- [Records for this task]:
=====
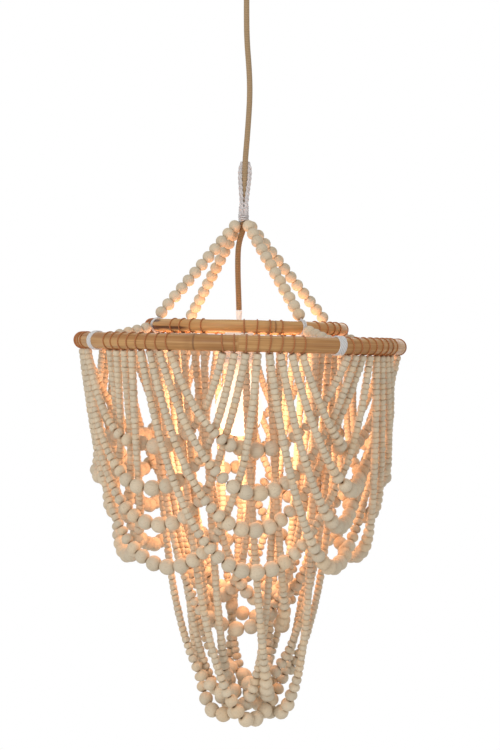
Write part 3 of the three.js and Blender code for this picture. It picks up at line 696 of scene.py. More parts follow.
class Shell:
    """Gathers tubes, turned forms and beads into the mesh of one piece.

    Every point has a place, which gives the finish its grain, a tone and a mark.
    """

    def __init__(self) -> None:
        """Starts with an empty mesh."""
        self.points: list[np.ndarray] = []
        self.faces: list[np.ndarray] = []
        self.places: list[np.ndarray] = []
        self.tones: list[np.ndarray] = []
        self.marks: list[np.ndarray] = []
        self.count = 0

    def add(
        self,
        points: np.ndarray,
        faces: Sequence[np.ndarray],
        places: Optional[np.ndarray] = None,
        tones: Any = 0.5,
        marks: Any = 0.0,
    ) -> None:
        """Adds points and faces.

        Args:
            points: Points in millimetres, one row each.
            faces: Arrays of faces with three or four corners.
            places: The points' places in millimetres, or None for the points themselves.
            tones: One tone, or one for each point.
            marks: One mark, or one for each point.
        """
        number = len(points)
        self.points.append(points)
        self.faces += [np.asarray(face, dtype=np.int64) + self.count for face in faces if len(face)]
        self.places.append(points if places is None else places)
        self.tones.append(np.broadcast_to(np.asarray(tones, dtype=float), (number,)))
        self.marks.append(np.broadcast_to(np.asarray(marks, dtype=float), (number,)))
        self.count += number

    def tube(
        self,
        path: np.ndarray,
        radius: Any,
        sides: int,
        closed: bool = False,
        across: Optional[np.ndarray] = None,
        tone: Any = 0.5,
        mark: Any = 0.0,
        caps: bool = True,
    ) -> None:
        """Adds a round tube along a path.

        Args:
            path: The points of its middle line.
            radius: Its radius, or one for each point.
            sides: The number of its sides.
            closed: Whether the path closes on itself.
            across: The direction that the rings' first axis leans to; by default it is carried along.
            tone: One tone, or one for each point of the path.
            mark: One mark, or one for each point of the path.
            caps: Whether an open tube gets its end faces.
        """
        count = len(path)
        if closed:
            along = np.roll(path, -1, 0) - np.roll(path, 1, 0)
        else:
            along = np.gradient(path, axis=0)
        along /= np.linalg.norm(along, axis=1)[:, None]
        sides_of = np.empty((count, 3))
        guide = across if across is not None else (
            UP if abs(along[0][2]) < 0.9 else np.array([1.0, 0.0, 0.0])
        )
        for i in range(count):
            side = guide - along[i] * float(np.dot(guide, along[i]))
            sides_of[i] = unit(side)
            if across is None:
                guide = sides_of[i]
        outs = np.cross(along, sides_of)
        radii = np.broadcast_to(np.asarray(radius, dtype=float), (count,))
        turn = np.arange(sides) / sides * TURN
        ring = (
            np.cos(turn)[None, :, None] * sides_of[:, None, :]
            + np.sin(turn)[None, :, None] * outs[:, None, :]
        )
        points = path[:, None, :] + ring * radii[:, None, None]
        steps = np.linalg.norm(np.diff(path, axis=0), axis=1)
        length = np.concatenate([[0.0], np.cumsum(steps)])
        places = np.empty_like(points)
        places[..., 0] = np.cos(turn)[None, :] * radii[:, None]
        places[..., 1] = np.sin(turn)[None, :] * radii[:, None]
        places[..., 2] = length[:, None]
        rings = count if closed else count - 1
        a = (np.arange(rings)[:, None] * sides + np.arange(sides)[None, :]).ravel()
        b = (np.arange(rings)[:, None] * sides + (np.arange(sides) + 1)[None, :] % sides).ravel()
        step = sides
        total = count * sides
        quads = np.stack([a, b, (b + step) % total, (a + step) % total], axis=1)
        faces: list[np.ndarray] = [quads]
        flat = points.reshape(-1, 3)
        flat_places = places.reshape(-1, 3)
        tones = np.repeat(np.broadcast_to(np.asarray(tone, dtype=float), (count,)), sides)
        marks = np.repeat(np.broadcast_to(np.asarray(mark, dtype=float), (count,)), sides)
        if caps and not closed:
            flat = np.vstack([flat, path[0], path[-1]])
            flat_places = np.vstack([flat_places, [0.0, 0.0, 0.0], [0.0, 0.0, length[-1]]])
            tones = np.append(tones, [tones[0], tones[-1]])
            marks = np.append(marks, [marks[0], marks[-1]])
            k = np.arange(sides)
            first = np.stack([np.full(sides, total), (k + 1) % sides, k], axis=1)
            base = (count - 1) * sides
            last = np.stack([np.full(sides, total + 1), base + k, base + (k + 1) % sides], axis=1)
            faces += [first, last]
        self.add(flat, faces, flat_places, tones, marks)

    def turned(
        self,
        profile: Sequence[tuple[float, float]],
        sides: int = 48,
        middle: tuple[float, float] = (0.0, 0.0),
        mark: Any = 0.0,
        ripple: Optional[Callable[[np.ndarray, np.ndarray], np.ndarray]] = None,
    ) -> None:
        """Adds a form turned round a vertical axis.

        Args:
            profile: Radius and height of each ring, in order round the section; it closes on itself
                unless it starts and ends on the axis.
            sides: The number of its sides.
            middle: x and y of the axis.
            mark: One mark, or one for each ring.
            ripple: What is added to the radius, from the angles and the heights.
        """
        rings = np.array(profile, dtype=float)
        count = len(rings)
        turn = np.arange(sides) / sides * TURN
        r = np.broadcast_to(rings[:, 0][:, None], (count, sides)).copy()
        z = np.broadcast_to(rings[:, 1][:, None], (count, sides))
        if ripple is not None:
            r = r + ripple(turn[None, :] + 0 * z, z) * (r > 0.01)
        points = np.stack([middle[0] + r * np.cos(turn), middle[1] + r * np.sin(turn), z], axis=2)
        open_ends = rings[0, 0] < 1e-6 and rings[-1, 0] < 1e-6
        reach = count - 1 if open_ends else count
        i = np.arange(reach)[:, None]
        k = np.arange(sides)[None, :]
        total = count * sides
        a = (i * sides + k).ravel()
        b = (i * sides + (k + 1) % sides).ravel()
        quads = np.stack([a, b, (b + sides) % total, (a + sides) % total], axis=1)
        marks = np.repeat(np.broadcast_to(np.asarray(mark, dtype=float), (count,)), sides)
        self.add(points.reshape(-1, 3), [quads], None, 0.5, marks)

    def object(self, name: str, material: bpy.types.Material, weld: bool = False) -> bpy.types.Object:
        """Turns what was gathered into an object in metres.

        Args:
            name: The piece's name.
            material: Its finish.
            weld: Whether points at one place become one, as on turned forms that end on their axis.

        Returns:
            The new object, smooth shaded.
        """
        mesh = bpy.data.meshes.new(name)
        points = np.vstack(self.points) * MM
        mesh.vertices.add(len(points))
        mesh.vertices.foreach_set("co", points.ravel())
        sizes = np.concatenate([np.full(len(face), face.shape[1]) for face in self.faces])
        corners = np.concatenate([face.ravel() for face in self.faces])
        mesh.loops.add(len(corners))
        mesh.loops.foreach_set("vertex_index", corners)
        mesh.polygons.add(len(sizes))
        mesh.polygons.foreach_set("loop_start", np.concatenate([[0], np.cumsum(sizes)[:-1]]))
        mesh.update(calc_edges=True)
        mesh.polygons.foreach_set("use_smooth", np.ones(len(sizes), dtype=bool))
        for label, kind, values in (
            ("place", "FLOAT_VECTOR", np.vstack(self.places) * MM),
            ("tone", "FLOAT", np.concatenate(self.tones)),
            ("mark", "FLOAT", np.concatenate(self.marks)),
        ):
            layer = mesh.attributes.new(label, kind, "POINT")
            layer.data.foreach_set("vector" if kind == "FLOAT_VECTOR" else "value", values.ravel())
        mesh.validate()
        mesh.materials.append(material)
        piece = bpy.data.objects.new(name, mesh)
        bpy.context.scene.collection.objects.link(piece)
        if weld:
            self.weld(piece)
        return piece

    @staticmethod
    def weld(piece: bpy.types.Object) -> None:
        """Joins points at one place and shades edges over 38 degrees sharp."""
        import bmesh

        work = bmesh.new()
        work.from_mesh(piece.data)
        bmesh.ops.remove_doubles(work, verts=work.verts, dist=1e-6)
        bmesh.ops.recalc_face_normals(work, faces=work.faces)
        for edge in work.edges:
            edge.smooth = len(edge.link_faces) == 2 and edge.calc_face_angle(0.0) < math.radians(38)
        work.to_mesh(piece.data)
        work.free()


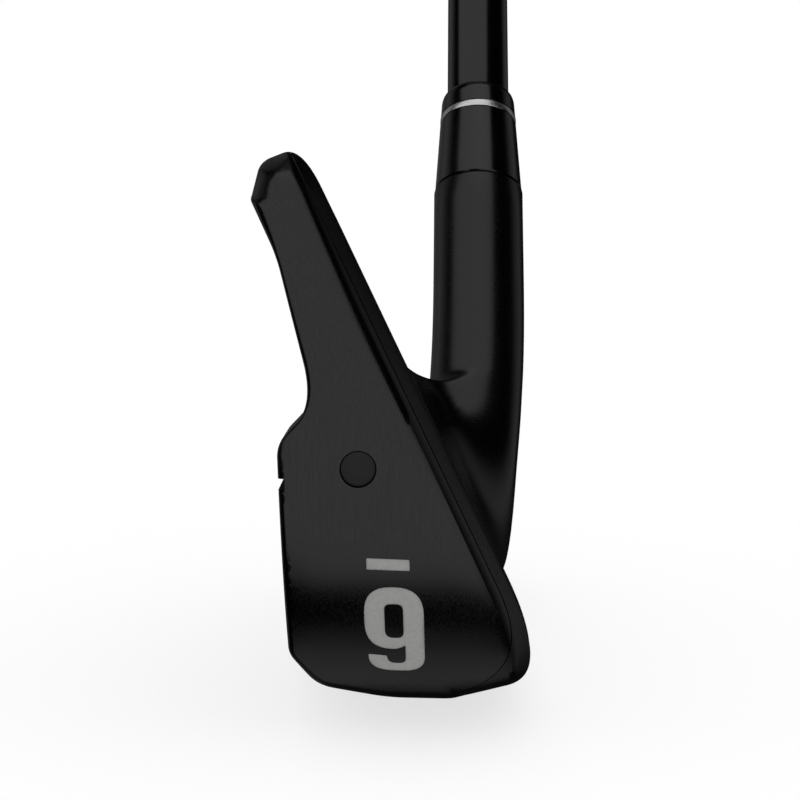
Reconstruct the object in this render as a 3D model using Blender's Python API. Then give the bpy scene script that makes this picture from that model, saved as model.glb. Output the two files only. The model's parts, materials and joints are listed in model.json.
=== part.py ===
=====
- [Task goal]:
Take the lines above from the first through the one containing "along a path." and reproduce them exactly; include nothing else.

- [Exercise solution]:
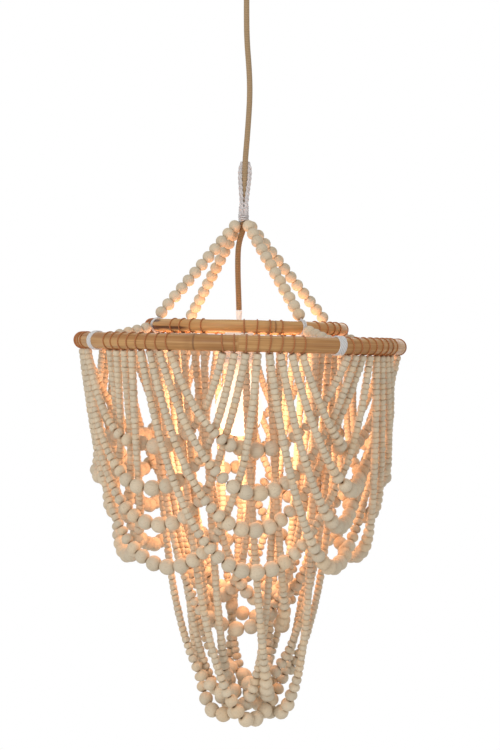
Write part 3 of the three.js and Blender code for this picture. It picks up at line 696 of scene.py. More parts follow.
class Shell:
    """Gathers tubes, turned forms and beads into the mesh of one piece.

    Every point has a place, which gives the finish its grain, a tone and a mark.
    """

    def __init__(self) -> None:
        """Starts with an empty mesh."""
        self.points: list[np.ndarray] = []
        self.faces: list[np.ndarray] = []
        self.places: list[np.ndarray] = []
        self.tones: list[np.ndarray] = []
        self.marks: list[np.ndarray] = []
        self.count = 0

    def add(
        self,
        points: np.ndarray,
        faces: Sequence[np.ndarray],
        places: Optional[np.ndarray] = None,
        tones: Any = 0.5,
        marks: Any = 0.0,
    ) -> None:
        """Adds points and faces.

        Args:
            points: Points in millimetres, one row each.
            faces: Arrays of faces with three or four corners.
            places: The points' places in millimetres, or None for the points themselves.
            tones: One tone, or one for each point.
            marks: One mark, or one for each point.
        """
        number = len(points)
        self.points.append(points)
        self.faces += [np.asarray(face, dtype=np.int64) + self.count for face in faces if len(face)]
        self.places.append(points if places is None else places)
        self.tones.append(np.broadcast_to(np.asarray(tones, dtype=float), (number,)))
        self.marks.append(np.broadcast_to(np.asarray(marks, dtype=float), (number,)))
        self.count += number

    def tube(
        self,
        path: np.ndarray,
        radius: Any,
        sides: int,
        closed: bool = False,
        across: Optional[np.ndarray] = None,
        tone: Any = 0.5,
        mark: Any = 0.0,
        caps: bool = True,
    ) -> None:
        """Adds a round tube along a path.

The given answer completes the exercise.